Mehr Infos zur Folge
Gewalt in Partnerschaften beginnt oft lange vor der ersten sichtbaren Eskalation. Die KI-gestützte Anwendung „Lizzy” hilft, diese Risiken frühzeitig zu erkennen – bevor es zu spät ist. Entwickelt hat das System die Datenwissenschaftlerin Ba-Linh Le, sie sagt: „Die KI „Lizzy” wurde entwickelt, um Gewalt besser einschätzen zu können – systematisch, datenbasiert und verständlich. Zwar gibt es bereits viele Instrumente, aber oft sind sie veraltet, nicht einheitlich oder stark vom Bauchgefühl der Anwenderinnen und Anwender abhängig. Wir wollten ein Tool schaffen, das wissenschaftlich fundiert, benutzerfreundlich und vor allem für die Betroffenen nachvollziehbar ist.”

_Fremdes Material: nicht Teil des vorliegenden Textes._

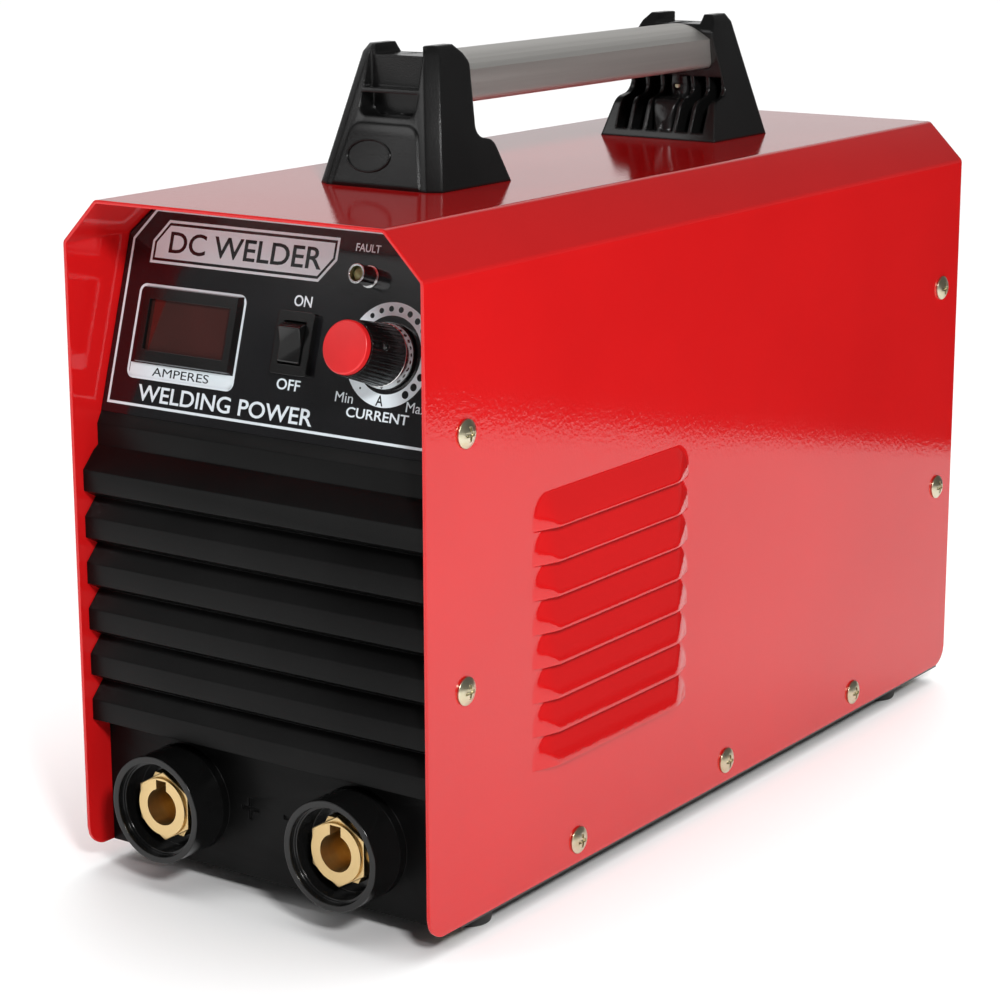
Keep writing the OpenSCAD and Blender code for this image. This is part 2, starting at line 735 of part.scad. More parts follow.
// Front bracket with its foot at z = 0; the rear one is its mirror image
module bracket() {
    ear = [1.8, 3];         // the top's outer corners, cut off
    bay_n = 6;
    bay = 6.9;
    difference() {
        union() {
            difference() {
                intersection() {
                    hull() {
                        bracket_slice(0, 0);
                        bracket_slice(bracket_h - ear[1], 0);
                        bracket_slice(bracket_h - eps, ear[0]);
                    }
                    along_x(-40, 40) polygon(bracket_side());
                }
                // Bays between the grip side's ribs
                for (i = [0 : bay_n - 1]) translate([(i - (bay_n - 1) / 2) * bay - 2.7, -98, 3])
                    cube([5.4, 40, 20.5]);
            }
            for (s = [bracket_screws[2], [0, 88]]) intersection() {
                translate([s[0], -s[1], 0]) cylinder(r = 5, h = 24);
                along_x(-40, 40) polygon(bracket_side());
            }
        }
        // Saddle over the bar and the stepped pocket in the outer face
        translate([-10.3, -130, bar_high]) cube([20.6, 100, 10]);
        translate([-11.6, -110, 33]) cube([23.2, 12.2, 20]);
        translate([0, -96.5, 0]) along_y(-20, 0)
            polygon(rounded([[-12, 23.6], [12, 23.6], [12, 31.4], [-12, 31.4]], [3.5, 3.5, 0, 0]));
        along_y(-bar_end, 0) polygon(bar_outline(0));
        for (s = bracket_screws) translate([s[0], -s[1], -1]) cylinder(r = m5, h = 12);
        translate([0, -88, -1]) cylinder(r = m5, h = 40);
        translate([0, -88, -1]) cylinder(r = 4.6, h = 21);
    }
    // Raised badge panel, left blank
    intersection() {
        translate([0, -bracket_y, 0]) rotate([90 - atan(bracket_lean), 0, 0]) translate([0, 0, -0.5])
            linear_extrude(1.3)
                polygon(rounded([[-18.5, 0.8], [18.5, 0.8], [13.6, 22], [-13.6, 22]], [0, 0, 5, 5]));
        translate([-30, -130, 0]) cube([60, 60, 40]);
    }
}

module handle_bracket_front() {
    color([0.07, 0.07, 0.07]) translate([0, 0, cover_top]) bracket();
}

module handle_bracket_rear() {
    color([0.07, 0.07, 0.07]) translate([0, 0, cover_top]) mirror([0, 1, 0]) bracket();
}

module bracket_screws() {
    color("silver") for (e = [-1, 1], s = bracket_screws)
        translate([s[0], e * s[1], cover_top - cover_t]) rotate([180, 0, 0]) pan_screw(m5, 11, 4.8, 3);
}

module bar_screws() {
    color("silver") for (e = [-1, 1]) translate([0, e * 88, cover_top + 20]) rotate([180, 0, 0])
        pan_screw(m5, 11, 4.5, 3);
}

// ---- Rear panel ----

module rear_panel() {
    outer = cover_t + panel_gap;
    color([0.07, 0.07, 0.08]) difference() {
        union() {
            difference() {
                along_y(rear_skirt, rear_face) polygon(case_outline(outer, 1.5, cover_z));
                along_y(rear_skirt - 1, rear_face - skin)
                    polygon(case_outline(outer + wall, 1, cover_z + wall));
            }
            for (s = side_screws) if (s[0] > 150) side_boss(s);
            for (p = rear_tabs) panel_tab(p);
        }
        for (s = side_screws) if (s[0] > 150) side_boss_hole(s);
        for (p = rear_tabs) translate([p[0], p[1], 0]) cylinder(r = m4, h = cover_z + 12);
        on_rear([0, fan_z]) translate([0, 0, -20]) cylinder(r = fan_size / 2 - 3, h = 40);
        for (x = [-1, 1], y = [-1, 1]) on_rear([x * fan_holes / 2, fan_z + y * fan_holes / 2])
            translate([0, 0, -20]) cylinder(r = m4, h = 40);
        on_rear(power_at) linear_extrude(20, center = true)
            polygon(box_outline(power_size[3], power_size[4]));
        on_rear(gland_at) translate([0, 0, -10]) cylinder(r = 8, h = 20);
        on_rear(stud_at) translate([0, 0, -10]) cylinder(r = 3, h = 20);
    }
}

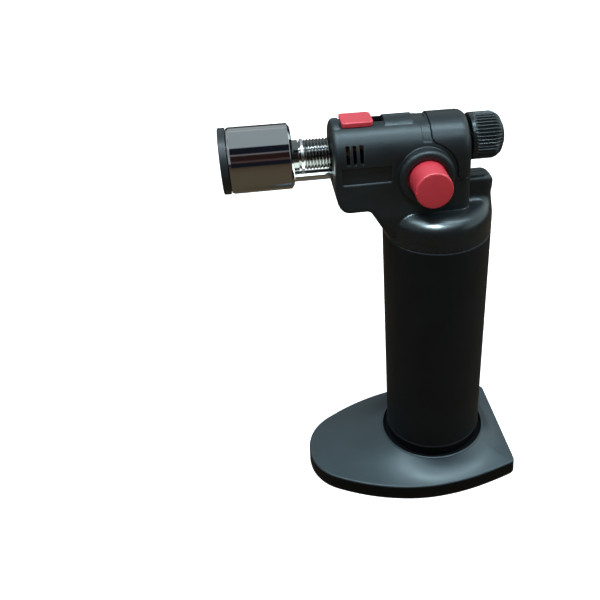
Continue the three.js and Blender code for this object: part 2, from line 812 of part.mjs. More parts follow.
const FEED_PIPE_ROUTE = [
  [1.5, 6.3, 131.6], [1.5, 6.3, 140], [1.5, 5.6, 147], [1.5, 2.6, 153],
];

const JET_PIPE_ROUTE = [
  [-3.5, 0, KNOB_Z], [-12, 0, KNOB_Z + 0.2], [-22, 0, KNOB_Z - 0.8], [-33, 0, HEAD_AXIS_Z],
];

const WIRE_ROUTE = [
  [-12.2, 6, BUTTON_Z], [-19, 5, 151], [-28, 1.6, 148.8], [-37.6, 0, IGNITER_Z],
];

// ---------------------------------------------------------------- flame lock

function makeSlider() {
  const rear = SLIDER_FRONT_X + SLIDER_LENGTH;
  const top = HEAD_AXIS_Z + HEAD_HALF_WIDTH + 0.9;
  const crown = block(SLIDER_FRONT_X, rear, -5.4, 5.4, 162, top)
    .subtract(rod("x", HEAD_HALF_WIDTH + GAP, -60, 0, [0, 0, HEAD_AXIS_Z], 64));
  const stem = block(-36.2, -27.4, -2.2, 2.2, 164.4, top - 0.5);
  const foot = block(-36.2, -28, -4, 4, 163.4, 164.8);
  return crown.add(stem).add(foot);
}

// ---------------------------------------------------------------- assembly

function piece(name, solid, look, at = [0, 0, 0]) {
  const mesh = new THREE.Mesh(toGeometry(solid), look);
  mesh.name = name;
  mesh.position.set(...at);
  return mesh;
}

function groupAt(place, meshes) {
  const group = new THREE.Group();
  group.position.set(...place);
  group.add(...meshes);
  return group;
}

const stand = groupAt([0, 0, 0], [
  piece("stand_shell", makeStandShell(), BLACK_SATIN),
  piece("stand_bottom_plate", makeBottomPlate(), BLACK_MATTE),
  ...PLATE_SCREWS.map(([x, y], i) =>
    piece(`stand_screw_${i + 1}`, makePlateScrew(), STEEL, [x, y, 0])),
]);

const tank = groupAt([0, 0, 0], [
  piece("tank_shell", makeTankShell(), BLACK_MATTE),
  piece("tank_lid", makeTankLid(), BLACK_MATTE),
  piece("tank_lid_seal", makeSealRing("z", 18.95, 0.45, 117.8), RUBBER),
  piece("tank_valve_body", makeTankValveBody(), BRASS),
  piece("tank_valve_stem", turned("z", TANK_STEM_PROFILE, [0, 0, 0], 24), STEEL),
  piece("tank_valve_spring", spring("z", 1.6, 0.25, 120.6, 124.9, 4), STEEL),
  piece("dip_tube", tube("z", 1.7, 0.9, 25, 111.6, [0, 0, 0], 12), WHITE_PLASTIC),
  piece("refill_valve_body", turned("z", REFILL_BODY_PROFILE), BRASS),
  piece("refill_valve_stem", turned("z", REFILL_STEM_PROFILE, [0, 0, 0], 24), STEEL),
  piece("refill_valve_spring", spring("z", 1.9, 0.25, 15.8, 22, 4), STEEL),
  piece("refill_valve_nut", makeRefillNut(), BRASS),
]);

const housing = groupAt([0, 0, 0], [
  piece("housing_left", makeHousingHalf(1), BLACK_SATIN),
  piece("housing_right", makeHousingHalf(-1), BLACK_SATIN),
  piece("rear_cover", makeRearCover(), BLACK_SATIN),
  piece("lock_slider", makeSlider(), RED),
  ...HOUSING_SCREWS.map(([x, z], i) =>
    piece(`housing_screw_${i + 1}`, makeHousingScrew(), STEEL, [x, 0, z])),
]);

const ignition = groupAt([BUTTON_X, 0, BUTTON_Z], [
  piece("ignition_button", makeButton(), RED),
  piece("button_spring", spring("y", 4.8, 0.35, -23.5, -6.5, 6), STEEL),
  piece("piezo_plunger", turned("y", PLUNGER_PROFILE), WHITE_PLASTIC),
  piece("piezo_body", turned("y", PIEZO_PROFILE), BLACK_GLOSS),
]);

const lever = groupAt([0, LEVER_PIN_Y, LEVER_PIN_Z], [
  piece("valve_lever", makeLever(), STEEL),
  piece("lever_pin", rod("x", 1, -10.8, 4.8, [0, 0, 0], 20), STEEL),
]);

const gasValve = groupAt([0, 0, KNOB_Z], [
  piece("gas_knob", makeKnob(), BLACK_GLOSS),
  piece("gas_valve_spindle", turned("x", SPINDLE_PROFILE, [0, 0, 0], 24), BRASS),
  piece("spindle_seal", makeSealRing("x", 2.6, 0.45, 4.3), RUBBER),
  piece("gas_valve_body", makeGasValveBody(), BRASS),
]);

const gasPipes = groupAt([0, 0, 0], [
  piece("gas_feed_pipe", bentBar(FEED_PIPE_ROUTE, 1.3, 16), BRASS),
  piece("gas_jet_pipe", bentBar(JET_PIPE_ROUTE, 1, 18), BRASS),
  piece("igniter_wire", bentBar(WIRE_ROUTE, 0.6, 20, 6), RUBBER),
]);

const burner = groupAt([0, 0, HEAD_AXIS_Z], [
  piece("burner_tube", makeBurnerTube(), DARK_CHROME),
  piece("gas_jet", turned("x", JET_PROFILE), BRASS),
  piece("burner_head", makeBurnerHead(), STEEL),
  piece("flame_holder", makeFlameHolder(), CERAMIC),
  piece("guard_nut", tube("x", 5.6, 4.9, -55.6, -53.1), DARK_CHROME),
  piece("guard_washer", tube("x", 5.9, 5.4, -52.4, -51.3), STEEL),
  piece("flame_guard", makeFlameGuard(), CHROME),
  piece("guard_front_ring", turned("x", FRONT_RING_PROFILE, [0, 0, 0], 44), BLACK_GLOSS),
]);

const igniter = groupAt([0, 0, IGNITER_Z], [
  piece("igniter_tube", tube("x", IGNITER_R, 1.5, -61.5, -38.2, [0, 0, 0], 24), CHROME),
  piece("electrode_insulator", tube("x", 1.2, 0.7, -70, -38.6, [0, 0, 0], 16), CERAMIC),
  piece("electrode_pin", rod("x", 0.4, -72.5, -38.8, [0, 0, 0], 12), STEEL),
]);

const torch = new THREE.Group();
torch.add(stand, tank, housing, ignition, lever, gasValve, gasPipes, burner, igniter);

export default torch;
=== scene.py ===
"""Table-top butane torch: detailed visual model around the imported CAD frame.

Shapes are in millimetres, and become metres in new_object and rounded_box. Lamps, the camera and
materials are in metres.
"""

import itertools
import json
import math

import bmesh
import bpy
import numpy as np
from mathutils import Matrix, Vector


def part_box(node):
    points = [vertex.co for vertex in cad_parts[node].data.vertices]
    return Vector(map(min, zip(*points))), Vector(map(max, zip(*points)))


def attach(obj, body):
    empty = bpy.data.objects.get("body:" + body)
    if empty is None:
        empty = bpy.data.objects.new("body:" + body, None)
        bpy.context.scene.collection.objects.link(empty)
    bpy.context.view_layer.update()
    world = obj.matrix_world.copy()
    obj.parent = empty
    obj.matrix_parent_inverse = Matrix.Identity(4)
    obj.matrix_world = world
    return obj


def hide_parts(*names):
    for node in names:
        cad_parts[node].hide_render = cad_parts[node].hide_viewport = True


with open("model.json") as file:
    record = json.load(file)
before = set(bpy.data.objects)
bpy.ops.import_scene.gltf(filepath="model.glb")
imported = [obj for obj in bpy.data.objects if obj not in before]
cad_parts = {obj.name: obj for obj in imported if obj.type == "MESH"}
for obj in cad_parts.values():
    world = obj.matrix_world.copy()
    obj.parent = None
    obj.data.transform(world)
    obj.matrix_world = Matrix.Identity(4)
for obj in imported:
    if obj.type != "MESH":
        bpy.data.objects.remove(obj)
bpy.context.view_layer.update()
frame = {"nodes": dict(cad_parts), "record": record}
MM = 0.001
ON_AXIS = 1e-6


# ---------------------------------------- places, from the frame


def node_box(name):
    """(lowest, highest) corner of a CAD node, in millimetres."""
    low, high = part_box(name)
    return np.array(low) / MM, np.array(high) / MM


STAND_LOW, STAND_HIGH = node_box("stand_shell")
TANK_LOW, TANK_HIGH = node_box("tank_shell")
HOUSING_LOW, _ = node_box("housing_right")
HOUSING_HIGH = node_box("housing_left")[1]
COVER_LOW, COVER_HIGH = node_box("rear_cover")
BUTTON_LOW, BUTTON_HIGH = node_box("ignition_button")
PIEZO_LOW, PIEZO_HIGH = node_box("piezo_body")
KNOB_LOW, KNOB_HIGH = node_box("gas_knob")
SLIDER_LOW, SLIDER_HIGH = node_box("lock_slider")
GUARD_LOW, GUARD_HIGH = node_box("flame_guard")
RING_LOW, RING_HIGH = node_box("guard_front_ring")
TUBE_LOW, TUBE_HIGH = node_box("burner_tube")
NUT_LOW, NUT_HIGH = node_box("guard_nut")
WASHER_LOW, WASHER_HIGH = node_box("guard_washer")
BURNER_LOW, BURNER_HIGH = node_box("burner_head")
HOLDER_LOW, HOLDER_HIGH = node_box("flame_holder")
IGNITER_LOW, IGNITER_HIGH = node_box("igniter_tube")

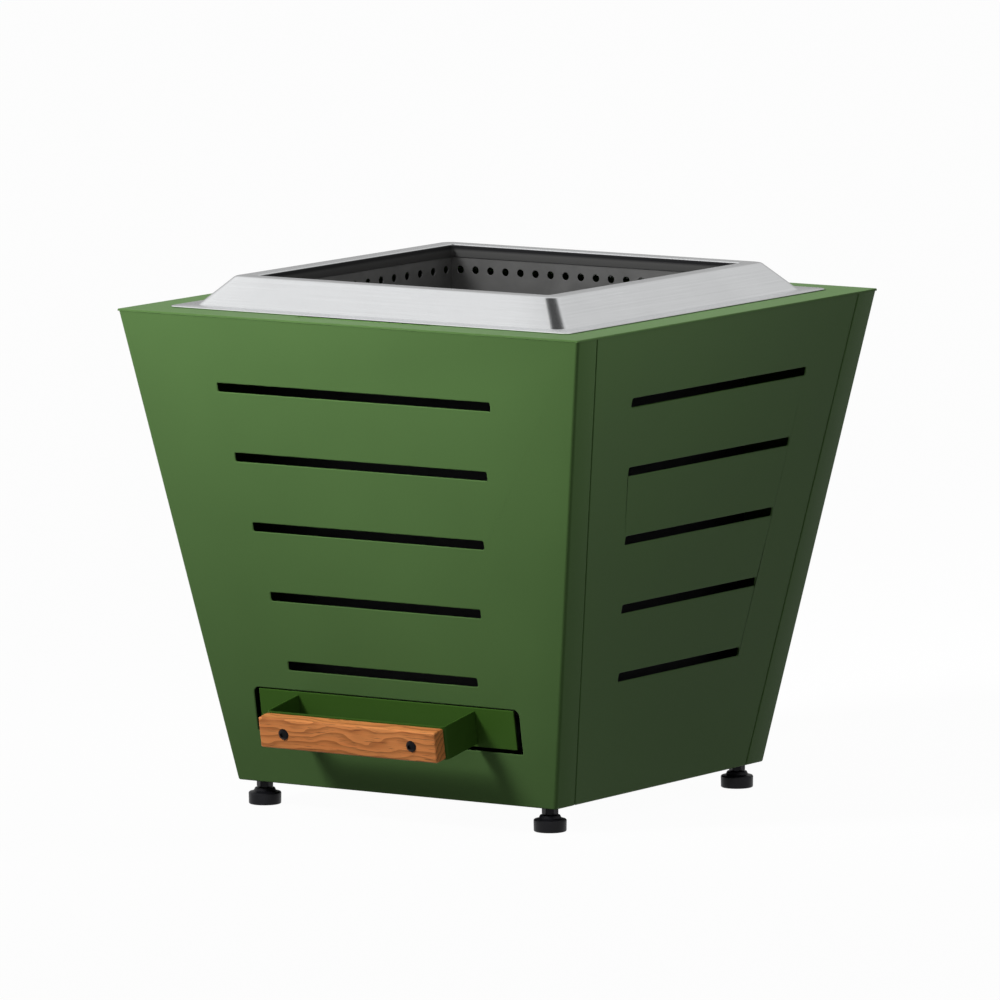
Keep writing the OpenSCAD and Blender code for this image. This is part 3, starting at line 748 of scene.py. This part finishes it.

„Lizzy” gibt es in zwei Modellkategorien: Die eine Kategorie an Modellen bewertet das Risiko aktueller oder anhaltender Gewalt, die Genauigkeit liegt bei etwa 98 Prozent. Die andere Kategorie blickt auf die Wahrscheinlichkeit zukünftiger Gewalt. Hier liegt die Trefferquote bei etwa 80 bis 84 Prozent.
Die App wird bereits in Frauenhäusern und Beratungsstellen eingesetzt - aber kann eine KI wirklich vorhersagen, ob jemand erneut gewalttätig wird? Ba-Linh Le erklärt, wie „Lizzy” funktioniert – und wo die Grenzen liegen.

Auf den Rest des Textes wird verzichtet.